**What you are asked to do**
Output, word for word, every line from the start of the listing down to and including the line that contains "finish_object(bm, name, root, material)"; include nothing else.

## BEGIN Supplied information

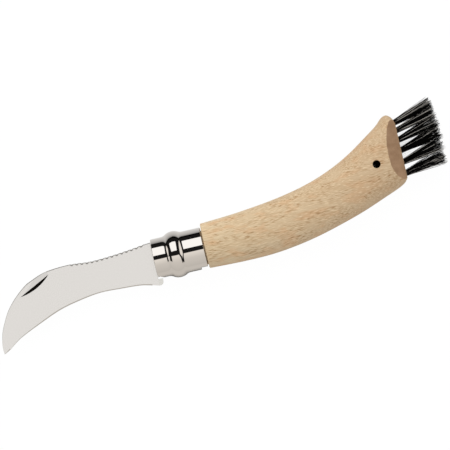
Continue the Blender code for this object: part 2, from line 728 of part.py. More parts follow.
def make_anchor(root, name, point, material):
    """The flat metal anchor that holds a tuft at the bottom of its hole."""
    middle = point - TUFT_AXIS * (HOLE_DEPTH - FIT_GAP - ANCHOR_LENGTH / 2.0)
    bm = bmesh.new()
    size = Matrix.Diagonal((ANCHOR_LENGTH, ANCHOR_WIDTH, ANCHOR_THICKNESS, 1.0))
    turn = Matrix.Rotation(TUFT_LEAN, 4, "Z")
    bmesh.ops.create_cube(bm, size=1.0, matrix=Matrix.Translation(middle) @ turn @ size)
    finish_object(bm, name, root, material)


def make_brush(root, bristle, steel):
    """Two rows of bristle tufts, each held by its own anchor."""
    for name, point, side, level in tuft_roots():
        make_tuft(root, f"tuft_{name}", point, side, level, bristle)
        make_anchor(root, f"tuft_anchor_{name}", point, steel)


def centre_on_ground(root):
    """Move the whole knife so that the zero point is under the middle of its bounds."""
    graph = bpy.context.evaluated_depsgraph_get()
    low = Vector((math.inf, math.inf, math.inf))
    high = -low
    for thing in bpy.context.scene.objects:
        if thing.type != "MESH" or thing.hide_render:
            continue
        seen = thing.evaluated_get(graph)
        for vert in seen.data.vertices:
            place = seen.matrix_world @ vert.co
            low = Vector(map(min, low, place))
            high = Vector(map(max, high, place))
    root.location = (-(low.x + high.x) / 2.0, -(low.y + high.y) / 2.0, -low.z)


def main():
    clear_scene()
    beech = make_material("beech", (0.67, 0.48, 0.30), 0.55, 0.0)
    polished = make_material("polished_steel", (0.62, 0.61, 0.60), 0.12, 1.0)
    satin = make_material("satin_steel", (0.66, 0.66, 0.65), 0.25, 1.0)
    bristle = make_material("bristle", (0.02, 0.02, 0.022), 0.5, 0.0)
    root = bpy.data.objects.new("knife_root", None)
    bpy.context.scene.collection.objects.link(root)
    make_handle(root, beech)
    make_collar(root, satin)
    make_ring(root, polished)
    make_pin(root, satin)
    make_blade(root, satin)
    make_brush(root, bristle, satin)
    centre_on_ground(root)


main()
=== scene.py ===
"""Folding mushroom knife, dressed: hooked blade, locking ring, beech handle and bristle brush.

Everything is placed round the locking ring's axis. X runs along it towards the brush, Y towards
the back of the open blade, and Z up from the surface that the knife lies on.
"""

import json
import math
import random

import bmesh
import bpy
from bpy.props import FloatProperty, FloatVectorProperty, IntProperty, PointerProperty
from mathutils import Matrix, Vector


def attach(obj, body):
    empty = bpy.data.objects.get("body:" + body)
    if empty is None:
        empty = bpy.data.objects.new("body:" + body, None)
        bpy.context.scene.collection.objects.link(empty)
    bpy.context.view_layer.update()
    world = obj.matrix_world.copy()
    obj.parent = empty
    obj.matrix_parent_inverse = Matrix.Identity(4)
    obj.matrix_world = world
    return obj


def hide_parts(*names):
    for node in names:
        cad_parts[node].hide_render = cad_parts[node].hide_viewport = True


bl_info = {
    "name": "Mushroom knife",
    "version": (1, 0, 0),
    "blender": (4, 5, 0),
    "location": "3D View > Sidebar > Mushroom knife",
    "description": "Models a folding mushroom knife with a brush, lying open",
    "category": "Object",
}

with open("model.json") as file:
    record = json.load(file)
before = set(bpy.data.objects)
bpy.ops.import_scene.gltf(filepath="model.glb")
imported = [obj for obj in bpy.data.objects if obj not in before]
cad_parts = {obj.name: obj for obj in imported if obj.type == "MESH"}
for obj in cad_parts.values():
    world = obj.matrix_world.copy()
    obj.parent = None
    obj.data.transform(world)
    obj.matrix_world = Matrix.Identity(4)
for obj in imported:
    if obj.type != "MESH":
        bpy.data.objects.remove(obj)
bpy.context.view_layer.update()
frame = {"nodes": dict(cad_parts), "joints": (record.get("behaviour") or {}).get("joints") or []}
MM = 0.001
UP = Vector((0.0, 0.0, 1.0))
RIGHT = Vector((1.0, 0.0, 0.0))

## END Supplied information

**Reply**
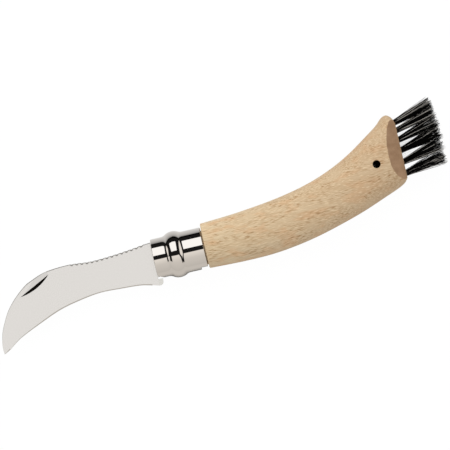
Continue the Blender code for this object: part 2, from line 728 of part.py. More parts follow.
def make_anchor(root, name, point, material):
    """The flat metal anchor that holds a tuft at the bottom of its hole."""
    middle = point - TUFT_AXIS * (HOLE_DEPTH - FIT_GAP - ANCHOR_LENGTH / 2.0)
    bm = bmesh.new()
    size = Matrix.Diagonal((ANCHOR_LENGTH, ANCHOR_WIDTH, ANCHOR_THICKNESS, 1.0))
    turn = Matrix.Rotation(TUFT_LEAN, 4, "Z")
    bmesh.ops.create_cube(bm, size=1.0, matrix=Matrix.Translation(middle) @ turn @ size)
    finish_object(bm, name, root, material)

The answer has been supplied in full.